Exercise »
Exactly the lines from the line with "Model this object" to the line with "from math import asin, degrees, radians, tan" should be extracted, both included, with no other lines.

Stored records »
▼▼▼
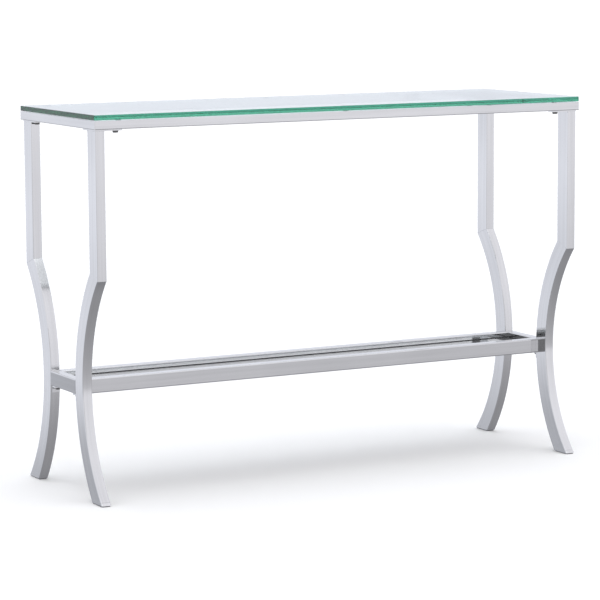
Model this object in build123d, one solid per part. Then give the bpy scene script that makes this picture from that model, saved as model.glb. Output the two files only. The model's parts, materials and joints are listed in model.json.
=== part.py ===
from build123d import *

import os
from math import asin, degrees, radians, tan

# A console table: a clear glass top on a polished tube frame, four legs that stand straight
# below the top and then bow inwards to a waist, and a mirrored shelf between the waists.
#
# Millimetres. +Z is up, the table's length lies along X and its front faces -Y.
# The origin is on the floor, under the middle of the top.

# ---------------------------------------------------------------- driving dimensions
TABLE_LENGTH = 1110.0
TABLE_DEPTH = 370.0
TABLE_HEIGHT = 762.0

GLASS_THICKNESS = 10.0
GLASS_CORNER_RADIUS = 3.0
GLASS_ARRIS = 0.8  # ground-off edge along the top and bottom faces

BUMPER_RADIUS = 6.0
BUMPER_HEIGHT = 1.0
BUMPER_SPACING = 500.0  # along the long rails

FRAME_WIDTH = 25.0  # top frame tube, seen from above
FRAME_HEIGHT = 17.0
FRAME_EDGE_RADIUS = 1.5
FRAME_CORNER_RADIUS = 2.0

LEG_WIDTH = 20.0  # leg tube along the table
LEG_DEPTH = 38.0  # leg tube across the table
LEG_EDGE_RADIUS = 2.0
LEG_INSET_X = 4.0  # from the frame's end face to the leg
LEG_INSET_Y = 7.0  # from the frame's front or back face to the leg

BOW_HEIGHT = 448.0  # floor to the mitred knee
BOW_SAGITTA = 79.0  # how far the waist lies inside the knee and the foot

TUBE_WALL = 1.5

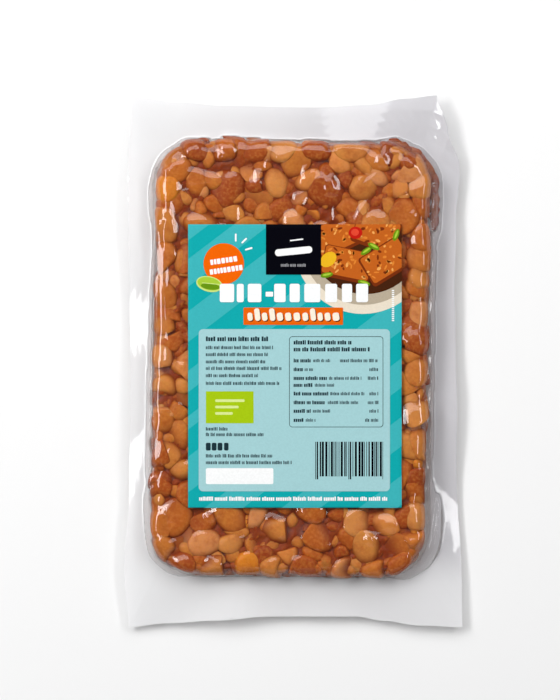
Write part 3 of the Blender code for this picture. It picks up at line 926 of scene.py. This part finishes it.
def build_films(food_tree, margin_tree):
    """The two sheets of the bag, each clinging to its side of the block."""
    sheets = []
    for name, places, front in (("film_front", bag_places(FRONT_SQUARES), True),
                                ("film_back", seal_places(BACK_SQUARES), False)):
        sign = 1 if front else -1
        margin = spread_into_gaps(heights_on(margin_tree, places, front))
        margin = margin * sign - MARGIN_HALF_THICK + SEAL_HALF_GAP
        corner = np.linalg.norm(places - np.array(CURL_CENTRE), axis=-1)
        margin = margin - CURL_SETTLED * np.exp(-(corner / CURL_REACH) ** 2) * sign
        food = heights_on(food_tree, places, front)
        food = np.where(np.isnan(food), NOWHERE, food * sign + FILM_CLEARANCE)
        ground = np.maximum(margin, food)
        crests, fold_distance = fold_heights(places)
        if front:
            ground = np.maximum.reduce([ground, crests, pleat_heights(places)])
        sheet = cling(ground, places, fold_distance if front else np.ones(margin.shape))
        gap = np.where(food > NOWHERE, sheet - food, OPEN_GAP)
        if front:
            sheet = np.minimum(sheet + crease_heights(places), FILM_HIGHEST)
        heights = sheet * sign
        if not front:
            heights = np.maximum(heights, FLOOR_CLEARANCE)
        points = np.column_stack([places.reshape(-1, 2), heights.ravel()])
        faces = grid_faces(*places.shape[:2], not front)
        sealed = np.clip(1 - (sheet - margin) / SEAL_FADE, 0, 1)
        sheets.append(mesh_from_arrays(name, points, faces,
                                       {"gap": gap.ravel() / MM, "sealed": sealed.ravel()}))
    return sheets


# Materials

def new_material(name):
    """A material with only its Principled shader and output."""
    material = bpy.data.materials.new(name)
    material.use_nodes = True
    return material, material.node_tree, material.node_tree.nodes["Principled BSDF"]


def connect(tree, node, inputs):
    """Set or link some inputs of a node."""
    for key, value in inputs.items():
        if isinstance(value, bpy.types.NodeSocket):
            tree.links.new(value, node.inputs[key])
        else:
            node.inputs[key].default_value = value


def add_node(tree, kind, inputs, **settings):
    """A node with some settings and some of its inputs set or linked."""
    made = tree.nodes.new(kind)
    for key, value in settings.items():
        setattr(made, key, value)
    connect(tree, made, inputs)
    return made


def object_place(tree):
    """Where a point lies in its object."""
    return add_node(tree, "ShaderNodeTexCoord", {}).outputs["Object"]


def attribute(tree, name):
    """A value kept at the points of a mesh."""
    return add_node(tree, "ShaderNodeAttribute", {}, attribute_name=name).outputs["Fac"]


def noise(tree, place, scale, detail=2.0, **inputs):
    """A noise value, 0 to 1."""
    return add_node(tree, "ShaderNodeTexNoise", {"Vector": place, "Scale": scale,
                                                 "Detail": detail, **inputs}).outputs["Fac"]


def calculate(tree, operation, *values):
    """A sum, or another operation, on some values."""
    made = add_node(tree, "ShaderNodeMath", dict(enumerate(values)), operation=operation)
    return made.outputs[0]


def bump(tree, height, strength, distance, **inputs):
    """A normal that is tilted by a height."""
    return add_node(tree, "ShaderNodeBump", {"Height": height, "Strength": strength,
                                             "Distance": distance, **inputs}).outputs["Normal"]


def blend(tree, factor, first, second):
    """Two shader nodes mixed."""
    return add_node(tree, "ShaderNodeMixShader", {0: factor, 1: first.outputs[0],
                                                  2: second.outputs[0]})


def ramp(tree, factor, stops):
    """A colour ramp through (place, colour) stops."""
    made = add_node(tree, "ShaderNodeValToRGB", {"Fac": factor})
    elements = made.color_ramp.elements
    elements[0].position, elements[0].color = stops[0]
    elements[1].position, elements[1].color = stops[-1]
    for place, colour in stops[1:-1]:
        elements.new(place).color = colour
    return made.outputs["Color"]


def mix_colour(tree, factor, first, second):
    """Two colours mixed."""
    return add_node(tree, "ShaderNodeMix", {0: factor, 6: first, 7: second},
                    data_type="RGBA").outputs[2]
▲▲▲
▼▼▼
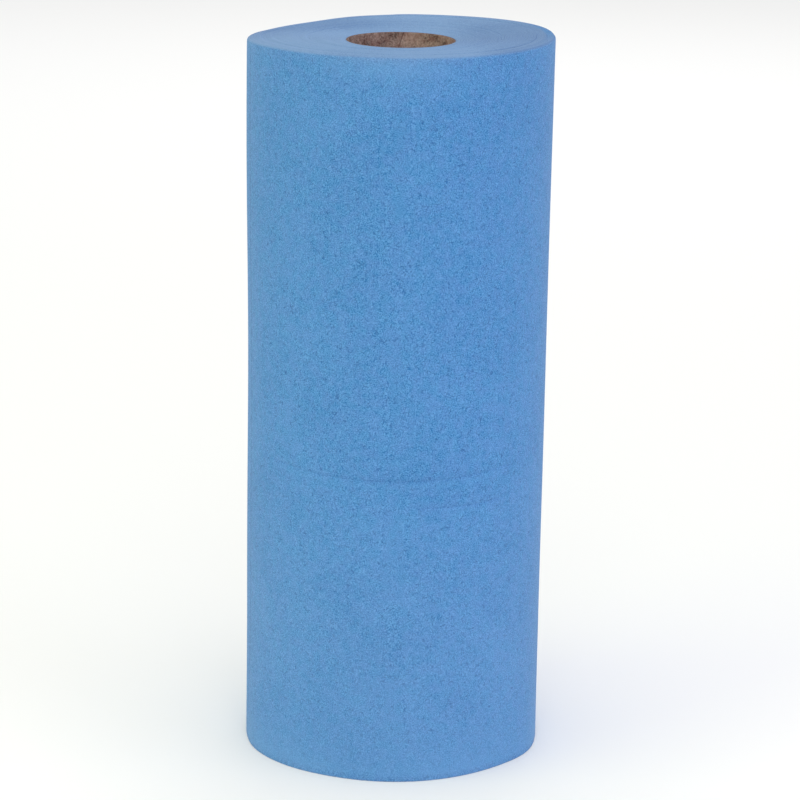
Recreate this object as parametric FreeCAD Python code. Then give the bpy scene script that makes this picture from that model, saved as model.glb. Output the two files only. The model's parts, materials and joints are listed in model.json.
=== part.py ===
▲▲▲
Expected answer »
Model this object in build123d, one solid per part. Then give the bpy scene script that makes this picture from that model, saved as model.glb. Output the two files only. The model's parts, materials and joints are listed in model.json.
=== part.py ===
from build123d import *

import os
from math import asin, degrees, radians, tan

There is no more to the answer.